Le Monde Economique Détermination et indépendance des crédits rendent possible la création d’une entreprise par une personne seule avec peu de moyens. Mais dans le contexte économique actuel, créer une entreprise, est-il encore raisonnable ?

Claude Michaud Si l’on considère que 25’523 entreprises ont été radiées en Suisse, rien qu’en 2010, on peut supposer que créer une entreprise est totalement déraisonnable. Mais si l’on sait que 37’695 entreprises se sont créées dans la même période, selon l’institut Creditreform, cela veut-il dire que plus de 12’000 personnes ont perdu la raison ?

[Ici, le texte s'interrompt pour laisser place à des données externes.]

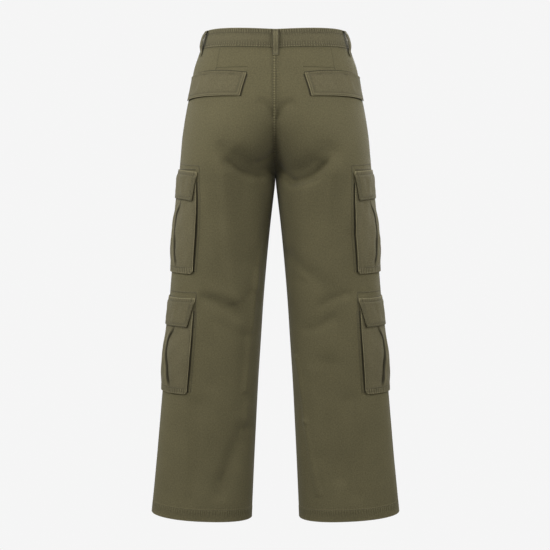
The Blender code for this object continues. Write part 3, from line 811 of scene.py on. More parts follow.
# ---- cloth shells
@dataclass
class Skin:
    """One mesh as arrays: points, faces, a UV place in metres and four marks a point.

    The marks are puckers round the girth and along the length, which also paint light
    and shade on their crests and hollows, rubbed edges with painted highlights, and
    painted shade in grooves, slits and beside overlapping pieces.
    """

    points: Array
    faces: Array
    uv: Array
    marks: Array

    @classmethod
    def joined(cls, skins: Sequence["Skin"]) -> "Skin":
        """Several meshes as one."""
        starts = np.cumsum([0] + [len(skin.points) for skin in skins[:-1]])
        faces = np.concatenate([skin.faces + start for skin, start in zip(skins, starts)])
        points, uv, marks = (np.concatenate([getattr(skin, name) for skin in skins])
                             for name in ("points", "uv", "marks"))
        return cls(points, faces, uv, marks)

    def outwards(self) -> "Skin":
        """The same mesh, turned round if its faces point inwards."""
        a, b, c, d = np.moveaxis(self.points[self.faces], 1, 0)
        spans = np.cross(b - a, c - a) + np.cross(c - a, d - a)
        if np.einsum("ij,ij->", spans, a - self.points.mean(axis=0)) < 0:
            self.faces = self.faces[:, ::-1]
        return self

    def build(self, name: str, material: Material) -> bpy.types.Object:
        """Make a smooth-shaded object.

        Args:
            name: the object's name.
            material: its finish.

        Returns:
            The object, linked to the scene.
        """
        mesh = bpy.data.meshes.new(name)
        mesh.from_pydata(self.points.tolist(), [], self.faces.tolist())
        layer = mesh.uv_layers.new(name="cloth")
        layer.data.foreach_set("uv", self.uv[self.faces.ravel()].ravel())
        colour = mesh.attributes.new("marks", "FLOAT_COLOR", "POINT")
        colour.data.foreach_set("color", self.marks.ravel())
        mesh.materials.append(material)
        mesh.shade_smooth()
        piece = bpy.data.objects.new(name, mesh)
        bpy.context.collection.objects.link(piece)
        return piece


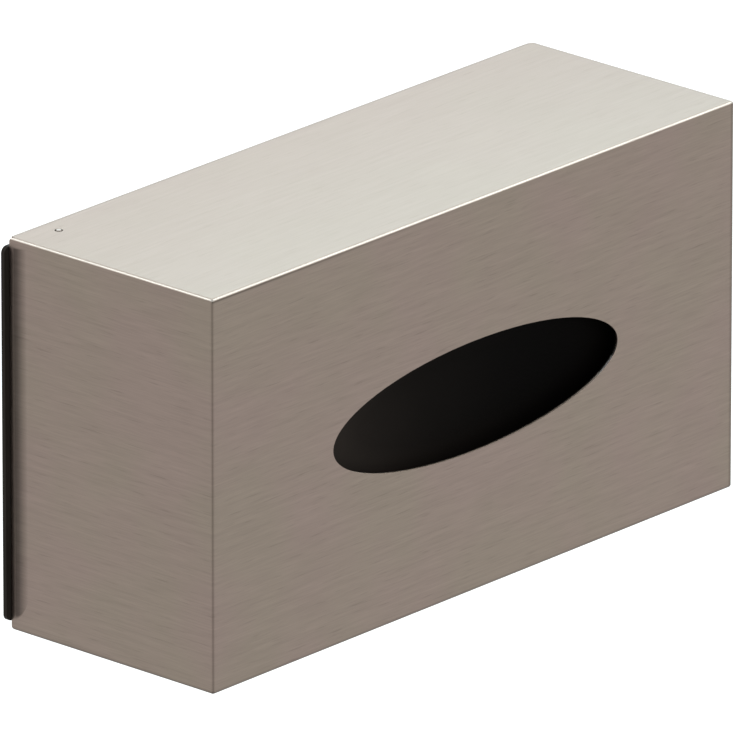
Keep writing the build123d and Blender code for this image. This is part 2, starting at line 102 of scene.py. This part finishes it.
# A face starts to look up, down or right at the first of these shares of its normal, and wholly
# does at the second
TURN_START = 0.1
TURN_END = 0.35

# Folds, by flatness, which is 1 on a panel and 0.71 in the middle of a fold. The folds round the
# top get painted highlights, bright crests with a colour of their own. Upright folds get painted
# shade, and those that are turned away, down or right, are darkest. Each tone is added to 1.
FOLD_RANGE = (0.985, 0.82)
CREST_HIGHLIGHT_COLOUR = (0.242, 0.2316, 0.2121)
CREST_RANGE = (0.999, 0.87)
CREST_PAINTED_HIGHLIGHT = 0.82
UPRIGHT_RANGE = (0.95, 0.74)
UPRIGHT_PAINTED_SHADE = -0.32
AWAY_PAINTED_SHADE = -0.6

# The painted shadow line on the front under the top's fold: how far below the top its lower edge
# starts and is whole, the run in which it fades to the right, and its shade
LINE_START = 0.0016
LINE_WHOLE = 0.0011
LINE_RUN = (-0.105, 0.0)
PAINTED_LINE_SHADE = 0.56

# The painted reflection of the plate, a darker band along the back of each side where the plate
# would show in the steel: its two soft edges as distances from the cover's back, its shade, and
# its soft ends as heights above the plate's top and below its bottom. The lower end bends up with
# the plate's corner from a distance on.
BAND_BACK = (0.0012, 0.0022)
BAND_FRONT = (0.0033, 0.0076)
PLATE_REFLECTION_SHADE = 0.37
BAND_TOP = (-0.0008, 0.0004)
BAND_BOTTOM = (-0.0026, -0.0010)
BEND_START = 0.0015
BEND_CURVE = 200.0

# Painted shade on the rims, as distances from the cover's right side, bottom and back, and their
# shades: first those of the upright faces, then the top's
RIM_RIGHT = (0.0022, 0.0008)
RIM_BOTTOM = (0.0004, 0.0015)
RIM_SHADE = 0.6
TOP_RIM_BACK = (0.0004, 0.0013)
TOP_RIM_RIGHT = (0.0018, 0.0010)
TOP_RIM_SHADE = 0.84

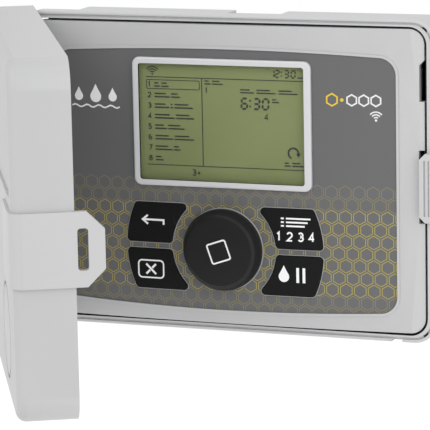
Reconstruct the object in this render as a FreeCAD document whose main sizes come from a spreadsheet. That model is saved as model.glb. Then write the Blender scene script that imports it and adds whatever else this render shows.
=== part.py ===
import FreeCAD, Part
import ast
import math
import os
import re
import Sketcher
from FreeCAD import Vector

# Irrigation controller: a moulded case for a wall, a weather door and a swing-out front panel.
# Frame: the origin is the middle of the case's wall face, +X to the right, +Z up.
# The front faces -Y. "depth" below is the distance from the wall, so depth = -Y.

doc = FreeCAD.newDocument("irrigation_controller")
sheet = doc.addObject("Spreadsheet::Sheet", "dims")

SIZES = {
    # case
    "flange_width": 231.6,
    "flange_height": 169.6,
    "flange_radius": 12.5,
    "flange_depth": 65.0,
    "flange_thick": 7.5,
    "rim_side": 4.8,
    "rim_top": 3.9,
    "mouth_radius": 9.5,
    "web_thick": 2.5,
    "body_width": 221.0,
    "body_height": 158.6,
    "body_radius": 10.0,
    "case_wall": 2.5,
    "groove_inset": 1.7,
    "groove_width": 1.2,
    "groove_deep": 1.0,
    "flange_round": 1.2,
    "crest_width": 30.0,
    "crest_deep": 1.6,
    # wall mounting
    "keyhole_rise": 62.0,
    "keyhole_head": 4.5,
    "keyhole_slot": 2.4,
    "keyhole_length": 8.0,
    "wall_screw_reach": 92.0,
    "wall_screw_drop": 66.0,
    "wall_screw_hole": 2.4,
    # cable entries in the floor of the case
    "entry_depth": 30.0,
    "entry_reach": 60.0,
    "knockout": 11.1,
    "plug_lip": 2.0,
    "plug_lip_thick": 1.2,
    "inlet": 8.0,
    "inlet_bore": 4.2,
    # door and its hinge
    "door_gap": 0.4,
    "door_wall": 1.8,
    "door_depth": 29.5,
    "rim_depth": 53.4,
    "door_face": 2.2,
    "door_step": 67.6,
    "door_step_side": 4.6,
    "door_round": 5.0,
    "door_open": 62.0,
    "door_panel_deep": 1.2,
    "door_panel_inset": 9.0,
    "door_panel_low": 20.7,
    "door_seal_reach": 0.6,
    "seal_width": 3.0,
    "seal_gap": 0.3,
    "pin_inset": 2.4,
    "pin_depth": 54.4,
    "pin": 1.2,
    "pin_running": 0.05,
    "knuckle": 2.4,
    "knuckle_rise": 52.0,
    "knuckle_height": 14.0,
    "ear_height": 5.0,
    "ear_gap": 0.4,
    "root_thick": 1.1,
    "root_reach": 1.1,
    # clasp on the door and lock tab on the case
    "clasp_level": -2.2,
    "clasp_height": 36.0,
    "clasp_thick": 1.4,
    "clasp_reach": 14.0,
    "clasp_back": 40.0,
    "clasp_chamfer": 8.5,
    "slot_length": 20.2,
    "slot_width": 5.2,
    "slot_start": 1.0,
    "slot_radius": 1.6,
    "tab_thick": 2.6,
    "tab_clear": 0.4,
    "strike_reach": 8.2,
    "strike_inset": 1.0,
    "strike_proud": 3.4,
    "strike_clear": 1.2,
    # swing panel
    "panel_gap": 1.5,
    "panel_gap_top": 1.2,
    "panel_radius": 8.0,
    "panel_back": 60.3,
    "face_depth": 68.0,
    "crown_radius": 1515.0,
    "label_sink": 0.5,
    "border_width": 1.3,
    "border_proud": 0.5,
    "box_width": 208.0,
    "box_height": 146.0,
    "box_radius": 6.0,
    "box_wall": 2.0,
    "box_back": 50.0,
    "plate_floor": 63.4,
    "plate_width": 176.0,
    "plate_height": 132.0,
    "cover_thick": 2.0,
    "panel_pin": 1.2,
    "panel_pin_inset": 4.1,
    "panel_pin_depth": 62.2,
    "panel_pin_hold": 4.0,
    "panel_pin_out": 3.4,
    "grip_low": 42.3,
    "grip_high": 63.8,
    "grip_deep": 2.7,
    "grip_scoop": 8.0,
    "grip_scoop_deep": 0.8,
    # label
    "label_width": 189.0,
    "label_high": 66.9,
    "label_low": 72.3,
    "label_arc": 1450.0,
    "label_radius": 9.0,
    "label_thick": 0.4,
    "label_edge": 0.2,
    # display
    "glass_width": 92.0,
    "glass_height": 62.2,
    "glass_level": 27.6,
    "bezel_side": 3.6,
    "bezel_end": 3.2,
    "bezel_radius": 4.0,
    "bezel_proud": 1.2,
    "bezel_back": 61.8,
    "bezel_lip": 1.8,
    "bezel_flange": 1.6,
    "bezel_flange_thick": 1.4,
    "display_inset": 1.1,
    "window_thick": 1.4,
    "display_thick": 2.8,
    "stack_gap": 0.1,
    # dial
    "dial_level": -39.5,
    "dial_radius": 21.9,
    "dial_front": 19.9,
    "dial_flat": 18.2,
    "dial_proud": 8.2,
    "dial_gap": 0.6,
    "dial_wall": 1.8,
    "dial_ring": 0.35,
    "shaft": 3.0,
    "shaft_running": 0.05,
    "bush": 3.6,
    "bush_clear": 0.4,
    # buttons
    "button_inner": 29.3,
    "button_outer": 55.0,
    "button_low": 1.85,
    "button_high": 23.3,
    "button_radius": 2.0,
    "button_clear": 0.3,
    "button_ring": 0.25,
    "button_proud": 1.0,
    "button_lip": 1.0,
    "button_lip_thick": 1.6,
    "button_lip_gap": 0.2,
    "button_travel": 1.0,
    "dome": 3.6,
    "dome_base": 5.0,
    "dome_reach": 42.0,
    "dome_rise": 12.5,
    "mat_thick": 1.2,
    "mat_margin": 6.0,
    # circuit board in the panel
    "board_width": 182.0,
    "board_height": 128.0,
    "board_depth": 55.0,
    "board_thick": 1.6,
    "boss": 3.0,
    "boss_reach": 84.0,
    "boss_rise": 58.0,
    "cover_boss_inset": 5.5,
    "screw": 1.2,
    "screw_head": 2.8,
    "screw_head_high": 1.6,
    # terminal board and transformer in the case
    "terminals_left": -75.0,
    "terminals_width": 170.0,
    "terminals_low": -58.0,
    "terminals_height": 36.0,
    "terminals_depth": 9.0,
    "terminal_pitch": 10.0,
    "terminal_count": 14,
    "terminal_block_high": 12.4,
    "transformer_reach": -66.0,
    "transformer_level": 26.0,
    "core_width": 57.0,
    "core_height": 48.0,
    "core_stack": 20.0,
    "core_depth": 14.0,
    "leg_width": 19.0,
    "winding_thick": 8.5,
    "mains_left": 42.0,
    "mains_width": 60.0,
    "mains_low": 12.0,
    "mains_height": 58.0,
    "mains_depth": 40.0,
    "mains_wall": 1.8,
}

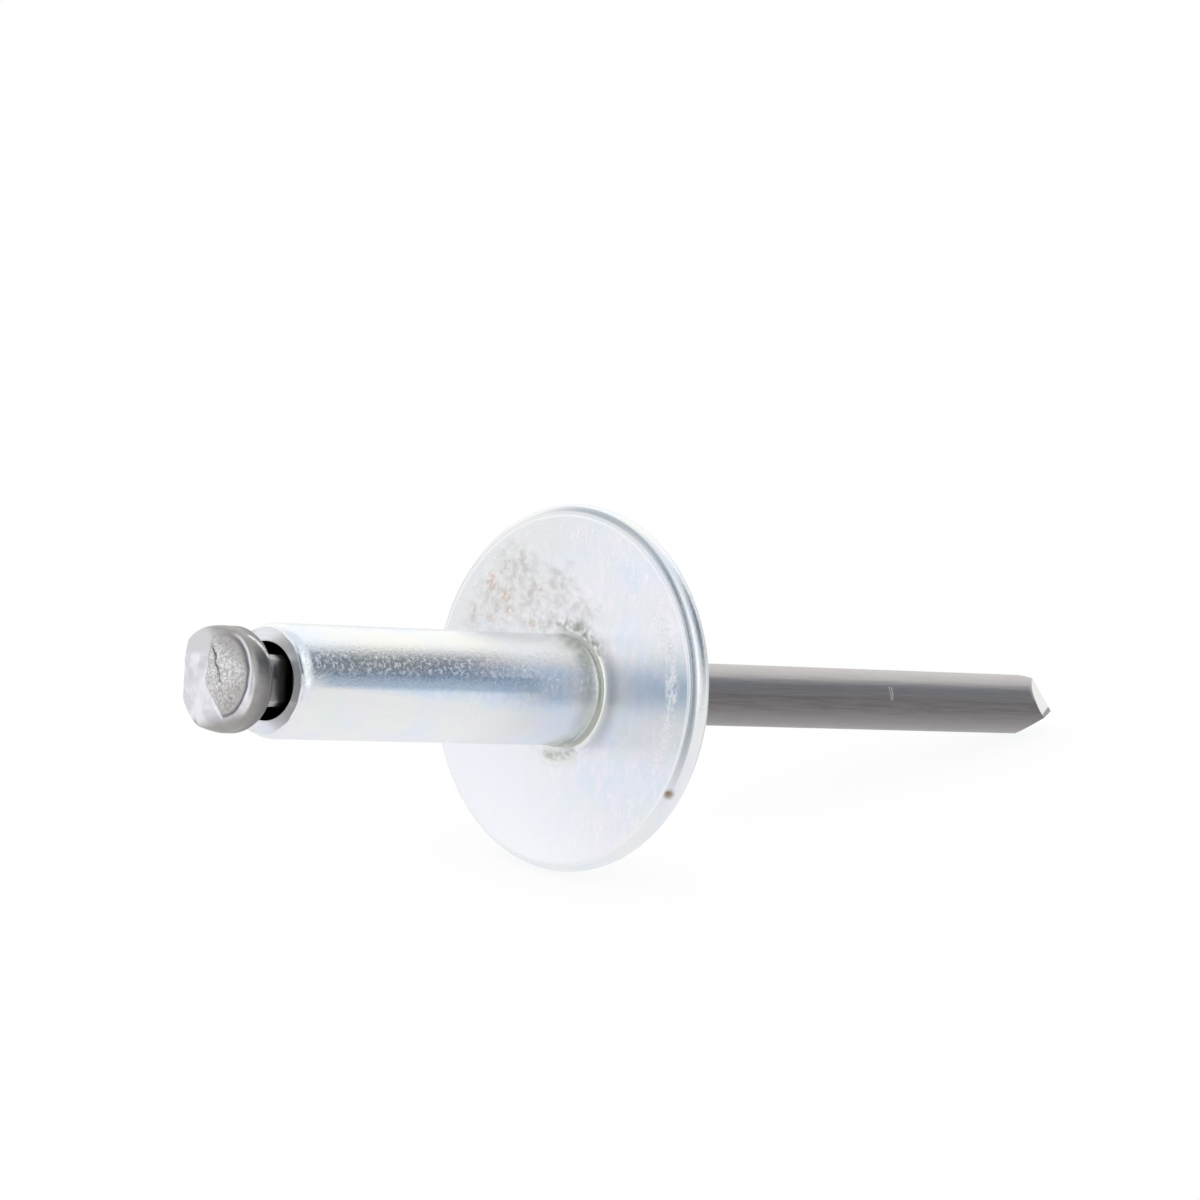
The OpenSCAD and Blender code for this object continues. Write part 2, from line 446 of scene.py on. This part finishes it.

Créer une entreprise en suivant le schéma et les stéréotypes traditionnels est certainement peu raisonnable, en relation à l’incertitude du contexte économique actuel. Par contre, innover en réinsérant des valeurs de bon sens, partiellement oubliées, dans la réflexion initiale de la création est sans aucun doute bien plus raisonnable. L’importante résurgence des formes associatives et coopératives lors de ces dernières années nous prouve que la raison existe, mais pas toujours où l’on imagine qu’elle se trouve. Définitivem
ent oui ! Soyons raisonnables et lançons des entreprises, créatrices de richesse, mais respectueuses de l’environnement et préoccupées par l’intérêt collectif.